Но я  росла очень застенчивой девчонкой, совсем не уверенной в себе, и все ухаживания принимала с опаской. Ещё долго для меня главным останется спорт, который занимал всё моё свободное время. В новой школе, в которую нас перевели из семилетки, был самый лучший спортивный зал в городе, и по вечерам заводские спортсмены приходили тренироваться в волейбол.

 Мне и моей школьной подруге Люсе Бобылевой (единственным из школьников) разрешалось играть со взрослыми по вечерам. И в последствии мы с ней достигли такого уровня, что играли за взрослых на соревнованиях. А когда мне исполнилось пятнадцать лет, то мне предложили выступить на спартакиаде  по лёгкой атлетике, на кубок ДСО «Водник»,  проходившей в Ленинграде, но т.к. я была  несовершеннолетней, то мне пришлось ехать даже под чужой фамилией.

 От моего сообщения мама сильно взволновалась, т.к. она не была в Ленинграде со времён блокады.
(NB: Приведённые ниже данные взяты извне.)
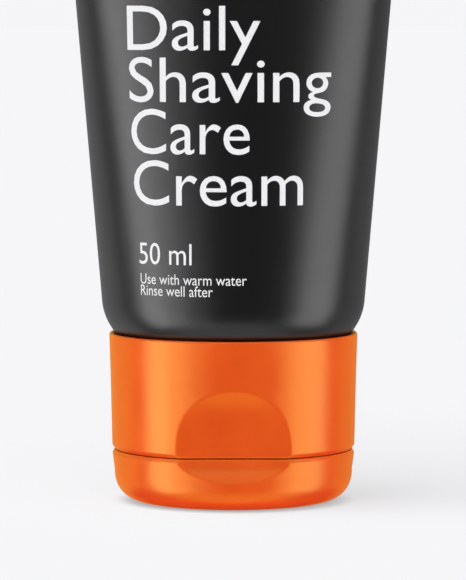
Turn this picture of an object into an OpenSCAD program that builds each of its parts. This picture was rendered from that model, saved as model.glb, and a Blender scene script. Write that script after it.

Воспоминания её захлестнули в тот день, и она может быть впервые, как взрослому человеку, рассказала мне о себе, о блокаде, о моём отце. Но это другая история, это история моей горячо любимой мамы, которая была всегда эталоном материнства и преданности детям. Она похоронена в Ленинграде на Южном кладбище.

           После смерти  мамы я всё реже и реже стала приезжать в Вологду. Останавливаясь у своих подруг, я всегда приходила в свой старый дом навестить дорогих мне людей, с каждым годом которых становилось всё меньше. Из детей в доме никого не осталось. Мы выросли, разъехались, многие соседи получили благоустроенные квартиры, а заросший бурьяном двор показался вдруг совсем маленьким. Река Вологда как-то вся усохла, берег осыпался, (а когда-то по набережной ходили автобусы),  и зарос кустарником.  А когда я приехала в последний раз, то и самого дома уже  не было, а на его месте стоял многоэтажный элитный дом. Я стояла и тихо плакала, будто потеряла что-то родное и близкое.

       А в награду мне явился возрождённым храм, стоящий недалеко от того места, где был наш дом. Когда-то, будучи еще маленькой девочкой, проходя мимо этой церкви, я читала надпись на металлической табличке: « Церковь Андрея Первозванного. Построена в 1670 году. Охраняется государством». И я, ребенок, удивлялась, видя, как подъезжают грузовики, наполненные металлическими бочками и металлоломом, и сбрасывают этот хлам прямо в церковь. Я мысленно задавала себе вопрос, что как же он охраняется государством? Ответить себе я, ребенок, тогда, конечно, не могла.

       Зато теперь стоит он  такой красивый и ухоженный,  будто белый памятник   возрождённой России, и на нём  всё  та же табличка с надписью: « Церковь Андрея Первозванного. Построена в 1670 г. Охраняется государством».  Я помолилась в храме, поставила свечки за упокой душ близких мне людей, которые когда-то скрасили своим участием  моё послевоенное детство.  Когда теперь ещё приеду сюда, в город моего детства?
 
           Я хотела записать всё, что рассказывала своему маленькому сыну на ночь, но, оглянувшись,  поняла, что получился совсем другой рассказ.   Воспоминания увели меня совсем в сторону, я увлеклась, и вдруг помимо воли с полочек моей памяти всплыли события и люди, о которых мне казалось я совсем забыла. И ещё, оказывается, с возрастом мы теряем способность помнить,  что было буквально еще вчера, и в то же время наша память может вдруг выдать воспоминания из такого далекого прошлого, что оторопь берёт, и которые были для тебя давно умершими.